**GOAL OF THE EXERCISE:**
What is needed is the run of lines from the one containing "Continue the Blender" through the one containing "return Sheet(under), Sheet(over)", echoed exactly, with both ends kept and nothing added.

──────── DATA SHOWN ────────

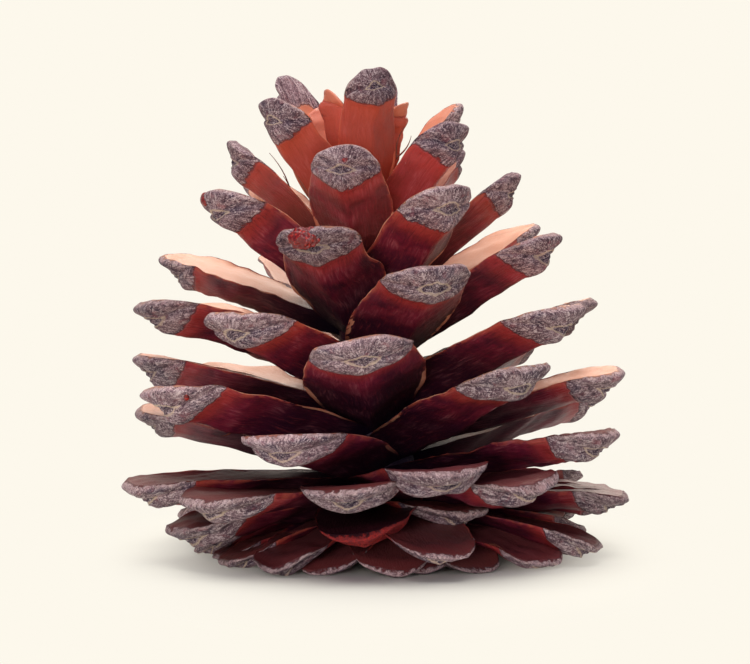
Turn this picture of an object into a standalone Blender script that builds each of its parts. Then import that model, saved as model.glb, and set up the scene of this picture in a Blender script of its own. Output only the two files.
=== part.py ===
"""An open pine cone: one woody body of a tapering axis and the scales that spiral round it."""

import math
import random

import bmesh
import bpy
import numpy as np
from mathutils import Matrix, Vector

MM = 0.001

# Driving sizes of the whole cone
AXIS_HEIGHT = 41.0 * MM
AXIS_BASE_RADIUS = 5.0 * MM
AXIS_TOP_RADIUS = 2.2 * MM
AXIS_SIDES = 14
AXIS_BELOW_GROUND = 1.5 * MM
LEAN_LEFT = math.radians(3.8)
LEAN_BACK = math.radians(4.5)
TOP_BEND = 0.4 * MM
BEND_START = 20.0 * MM
BEND_SPAN = 30.0 * MM

# Spiral of the scales, counted from the tip of the cone down
SCALE_COUNT = 90
DIVERGENCE = math.radians(-137.14)
FIRST_AZIMUTH = math.radians(204.5)
ROOT_DEPTH = 1.0 * MM
SEED = 19

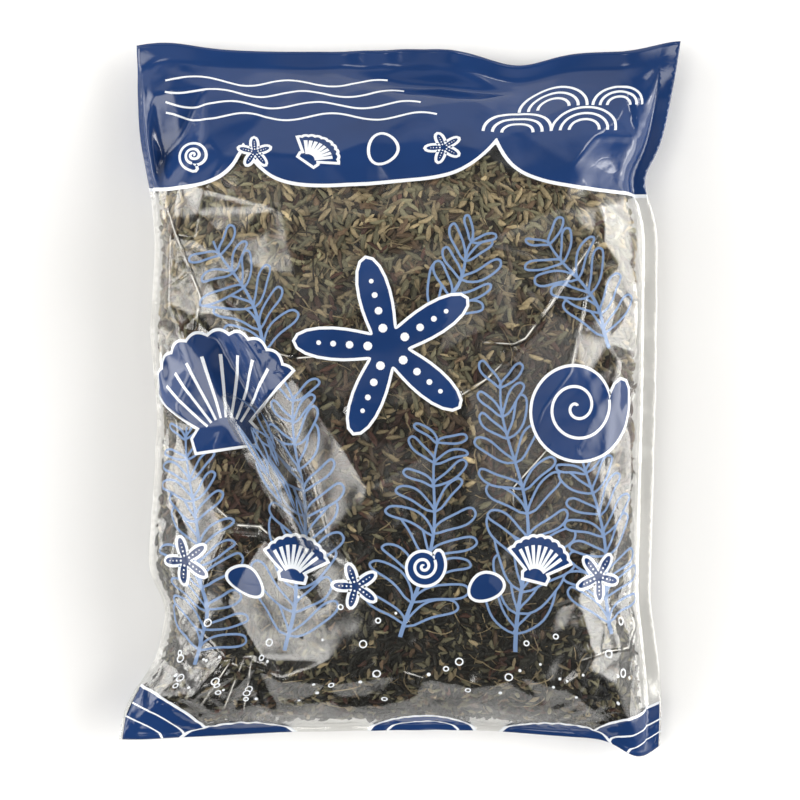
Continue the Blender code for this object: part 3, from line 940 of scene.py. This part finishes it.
def seaweed_sheets(front, back):
    """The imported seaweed's outer surface under each film: smoother than the film, and never over it."""
    under = softened(front, 24)
    under[..., 2] = np.minimum(under[..., 2], front[..., 2])
    under = softened(under - grid_normals(front) * GAP_UNDER_FRONT, 2)
    over = back.copy()
    over[..., 2] += GAP_OVER_BACK
    return Sheet(under), Sheet(over)


def is_packed(u, v):
    """Which flat places lie over seaweed: the top of the pouch and its very edges are empty."""
    s, t = np.interp(u, FLAT_U, COLUMN_S), np.interp(v, FLAT_V, ROW_T)
    edge = 0.655 + 0.02 * np.sin(9 * s) + 0.012 * np.sin(23 * s + 1)
    least = np.maximum(np.where(s < 0, 0.07, 0.22) * (1.0 - 0.6 * smooth(-t, 0.80, 0.92)), 0.08)
    return (t < edge) & (fullness(s, t) > least)


def scattered(spacing, draw):
    """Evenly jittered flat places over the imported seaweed."""
    u = np.arange(FLAT_U[SEAL_STEPS], FLAT_U[-SEAL_STEPS - 1], spacing)
    v = np.arange(FLAT_V[0], FLAT_V[-1], spacing * 0.87)
    u, v = np.meshgrid(u, v)
    u[1::2] += spacing / 2
    u = u.ravel() + draw.uniform(-0.5, 0.5, u.size) * spacing
    v = v.ravel() + draw.uniform(-0.5, 0.5, v.size) * spacing
    kept = is_packed(u, v)
    return u[kept], v[kept]


def is_upper(points):
    """Which points belong to the upper clump."""
    return points[:, 1] > SPLIT_HEIGHT + SPLIT_SLOPE * points[:, 0]


def leaf_kinds(segments, rings, draw):
    """Dried leaves a unit long, each a wrinkled spindle with its own bend, and the triangles they share."""
    bpy.ops.object.select_all(action="DESELECT")
    bpy.ops.mesh.primitive_uv_sphere_add(segments=segments, ring_count=rings, radius=0.5)
    ball = bpy.context.object
    points = np.array([tuple(vertex.co) for vertex in ball.data.vertices])[:, [2, 0, 1]]
    ball.data.calc_loop_triangles()
    faces = np.array(sorted(tuple(triangle.vertices) for triangle in ball.data.loop_triangles))
    bpy.data.objects.remove(ball, do_unlink=True)
    kinds = []
    for _ in range(LEAF_KINDS):
        shape = points.copy()
        along = shape[:, 0:1]
        girth = np.cos(np.clip(along * 2, -1, 1) * math.pi / 2) ** 0.55 * (1.0 + 0.3 * along)
        turned = np.linalg.norm(shape[:, 1:], axis=1, keepdims=True)
        shape[:, 1:] = shape[:, 1:] / np.maximum(turned, 1e-6) * girth * 0.5
        shape[:, 1:] *= draw.uniform(0.78, 1.22, (len(shape), 1))
        shape[:, 0] += draw.uniform(-0.03, 0.03, len(shape))
        bend, twist = draw.uniform(-0.9, 0.9), draw.uniform(-1.0, 1.0)
        shape[:, 1] += bend * (shape[:, 0] ** 2 - 0.08) * 2.0
        shape[:, 2] += twist * (shape[:, 0] ** 2 - 0.08) * 1.2
        kinds.append(shape)
    return kinds, faces


def flow(points, draw, spread):
    """The direction of each leaf round the outward axis: neighbours lie roughly alike."""
    x, y = points[:, 0], points[:, 1]
    turn = 2.4 * np.sin(31 * x + 17 * y + 1.0) + 1.9 * np.cos(27 * y - 12 * x) + 1.2 * np.sin(66 * x - 40 * y)
    return turn + draw.normal(0.0, spread, len(x))


# The leaves' colours, tan, olive, brown and rust, each with its share of the leaves at the top of the pouch,
# in the middle and at the foot. The rest are black
LEAF_TONES = [((0.265, 0.212, 0.125), 0.42, 0.16, 0.07), ((0.142, 0.131, 0.080), 0.34, 0.12, 0.20),
              ((0.086, 0.056, 0.034), 0.22, 0.30, 0.08), ((0.052, 0.022, 0.015), 0.04, 0.28, 0.05)]
BLACK_LEAF = (0.011, 0.011, 0.008)


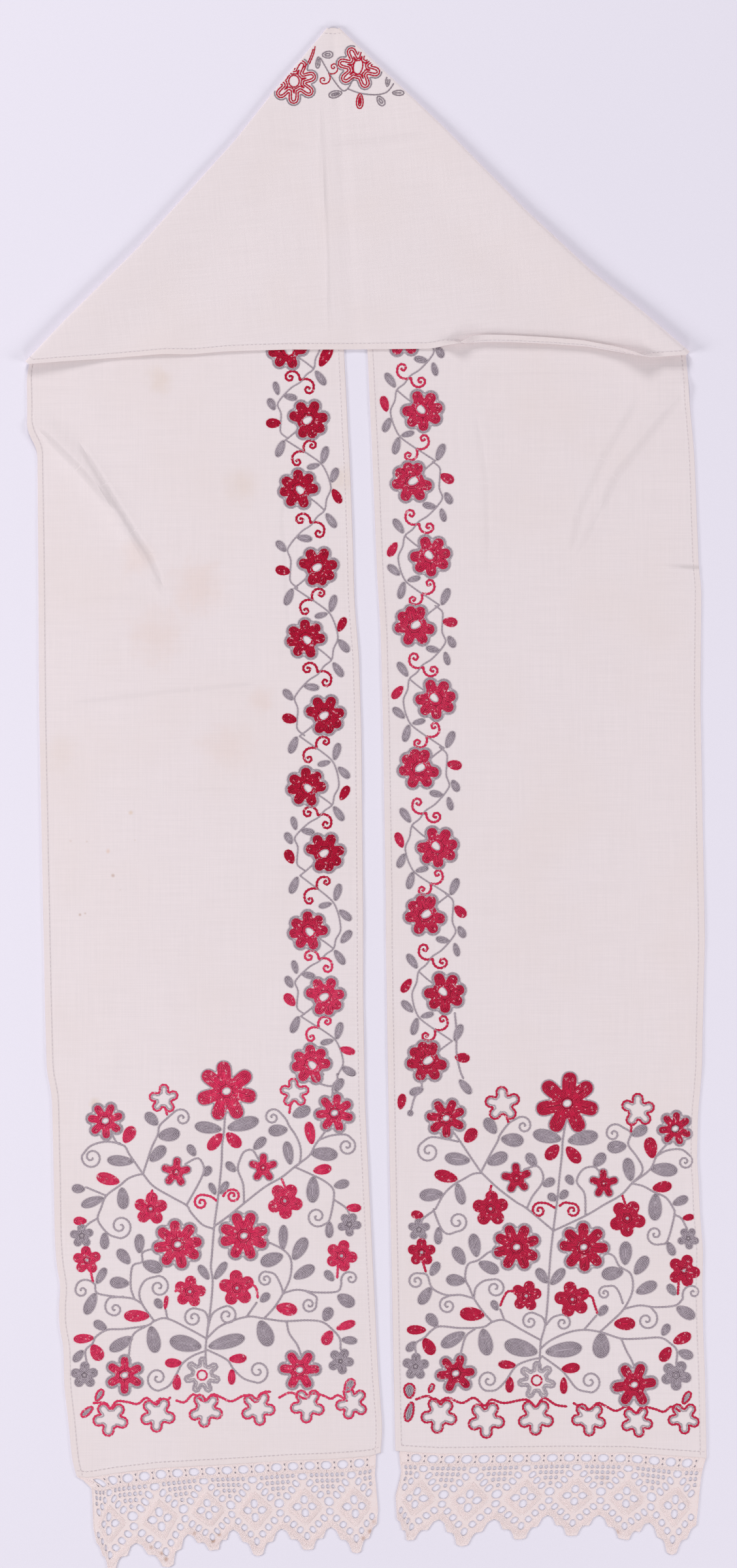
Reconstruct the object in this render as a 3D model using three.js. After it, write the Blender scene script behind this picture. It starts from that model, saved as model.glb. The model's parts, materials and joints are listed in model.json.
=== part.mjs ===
// A long linen towel with a crochet edging sewn to each end. The strip is folded twice over its
// own front, so that a triangle of its wrong side covers the tops of two hanging panels, and it
// lies flat: X runs across, Y towards the pointed top and Z up out of the surface it lies on.
import * as THREE from "three";

// Driving dimensions, in millimetres
const CLOTH_THICKNESS = 1.0;
const HEM_WIDTH = 8;
const HEM_BEND = 3.6;
const FRONT_HEIGHT = 2.1;
const FAN_START_Y = 130;
const BOW_REACH = 0.35;
const END_SAG_REACH = 60;
const EDGE_LIFT_REACH = 60;
const FLATTEST_TURN = 0.01;
const LACE_THICKNESS = 1.2;
const SEWN_GAP = 0.3;
const LACE_REPEATS = 6;
const LACE_REPEAT_WIDTH = 57.8;
const LACE_DEPTH = 106;
const BEND_STEPS = 3;
const FOLD_STEPS = 6;

const table = (columns, rows) => rows.map((row) =>
  Object.fromEntries(columns.map((name, column) => [name, row[column]])));

// The point of the triangle, where the embroidered inner edge passes from fold to fold
const APEX_LEFT = { x: -44, y: 884 };
const APEX_RIGHT = { x: -31, y: 884 };

// The long edges of the two hanging panels, from the end hem up to the fold
const LEFT_OUTER_EDGE = table(["x", "y"], [
  [-332, -778], [-337, -760], [-341, -718], [-346, -676], [-347, -628], [-352, -605],
  [-352, -578], [-350, -562], [-355, -534], [-357, -504], [-358, -435], [-360, -349],
  [-361, -335], [-366, -315], [-367, -280], [-368, -246], [-375, 107], [-376, 282],
  [-377, 399], [-383, 411], [-390, 422], [-391, 449], [-393, 489], [-390, 501],
]);
const LEFT_INNER_EDGE = table(["x", "y"], [
  [17, -751], [19, -721], [14, -658], [-1, -348], [-3, -226], [-3, -145], [-4, -38],
  [-5, 72], [-8, 164], [-13, 225], [-15, 297], [-18, 374], [-20, 412], [-25, 512],
  [APEX_LEFT.x, APEX_LEFT.y],
]);
const RIGHT_OUTER_EDGE = table(["x", "y"], [
  [391, -757], [389, -659], [387, -612], [386, -565], [387, -518], [386, -508], [383, -472],
  [382, -440], [380, -417], [381, -362], [384, -331], [386, -304], [386, -283], [389, -163],
  [384, 107], [385, 242], [382, 265], [380, 317], [377, 392], [374, 449], [373, 488],
  [371, 512],
]);
const RIGHT_INNER_EDGE = table(["x", "y"], [
  [34, -749], [32, -658], [26, -348], [23, -164], [23, -115], [20, 72], [17, 194], [13, 256],
  [11, 305], [8, 381], [2, 512], [APEX_RIGHT.x, APEX_RIGHT.y],
]);

// The front layer's lower edge: where it runs, how far it stands up, and how far its hem turns
const FRONT_EDGE = table(["x", "y", "lift", "turn"], [
  [-390, 501, 0, 0], [-353, 504, 0, 0], [-269, 509, 0.6, 0], [-235, 511, 1.5, 0],
  [-200, 510, 0.3, 0], [-159, 513, 1.2, 0], [-85, 515, 0.2, 0], [-18, 515, 0.2, 0],
  [75, 516, 0.6, 0], [95, 520, 1.0, 20], [110, 522, 1.5, 90], [125, 523, 2.0, 150],
  [140, 524, 2.1, 168],
  [165, 524, 2.2, 170], [210, 523, 2.0, 170], [255, 521, 2.2, 170], [294, 515, 2.4, 160],
  [315, 511, 1.5, 120], [328, 509, 1.0, 45], [342, 510, 0.5, 0], [371, 512, 0, 0],
]);

// How far each end hem dips below the straight line between its corners, outer end first
const LEFT_END_SAG = table(["at", "y"], [
  [0, 0], [0.04, -3], [0.13, 0], [0.27, 2], [0.5, 0], [0.7, -1], [0.85, -3], [0.96, -3], [1, 0],
]);
const RIGHT_END_SAG = table(["at", "y"], [
  [0, 0], [0.14, 2], [0.25, 4], [0.45, 3], [0.7, 0], [0.86, -2], [1, 0],
]);

// Where the rows of each panel lie along its outer edge, closer together at the soft ridges
const LEFT_ROWS = [
  -778, -760, -718, -676, -628, -605, -578, -562, -534, -504, -435, -349, -335, -315, -280,
  -180, -60, 60, 160, 220, 255, 280, 300, 316, 332, 348, 364, 378, 390, 401, 411, 422, 436,
  449, 468, 489, 501,
];
const RIGHT_ROWS = [
  -757, -709, -659, -612, -565, -518, -472, -440, -417, -362, -331, -304, -220, -100, 20, 107,
  180, 242, 265, 285, 302, 320, 337, 354, 371, 388, 405, 422, 440, 462, 488, 512,
];
const FRONT_ROWS = [
  -390, -376, -358, -335, -305, -270, -235, -200, -159, -120, -70, -18, 30, 75, 95, 110, 125,
  140, 165, 210, 255, 294, 315, 328, 342, 357, 371,
];
// Where the columns lie, as a part of the way from the hem to the inner edge
const COLUMNS = [0.04, 0.085, 0.13, 0.175, 0.225, 0.275, 0.33, 0.39, 0.46, 0.55, 0.68, 0.84, 1];

// The two slanting folds: the loop's radius at the corner and the point, and how far the folded
// edge bows in from a straight line on its way up
const LEFT_FOLD = {
  corner: { x: -390, y: 501 },
  apex: APEX_LEFT,
  outward: new THREE.Vector2(-383, 346).normalize(),
  cornerRadius: 5.0,
  apexRadius: 1.6,
  reach: 75,
  bow: table(["at", "depth"], [[0, 0], [0.13, 1.5], [0.35, 8], [0.68, 8], [0.82, 3], [1, 0]]),
};
const RIGHT_FOLD = {
  corner: { x: 371, y: 512 },
  apex: APEX_RIGHT,
  outward: new THREE.Vector2(372, 402).normalize(),
  cornerRadius: 5.4,
  apexRadius: 1.6,
  reach: 70,
  bow: table(["at", "depth"], [[0, 0], [0.12, 2], [0.26, 8], [0.45, 8], [0.7, 2], [1, 0]]),
};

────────

**ANSWER TO THE TASK:**
Continue the Blender code for this object: part 3, from line 940 of scene.py. This part finishes it.
def seaweed_sheets(front, back):
    """The imported seaweed's outer surface under each film: smoother than the film, and never over it."""
    under = softened(front, 24)
    under[..., 2] = np.minimum(under[..., 2], front[..., 2])
    under = softened(under - grid_normals(front) * GAP_UNDER_FRONT, 2)
    over = back.copy()
    over[..., 2] += GAP_OVER_BACK
    return Sheet(under), Sheet(over)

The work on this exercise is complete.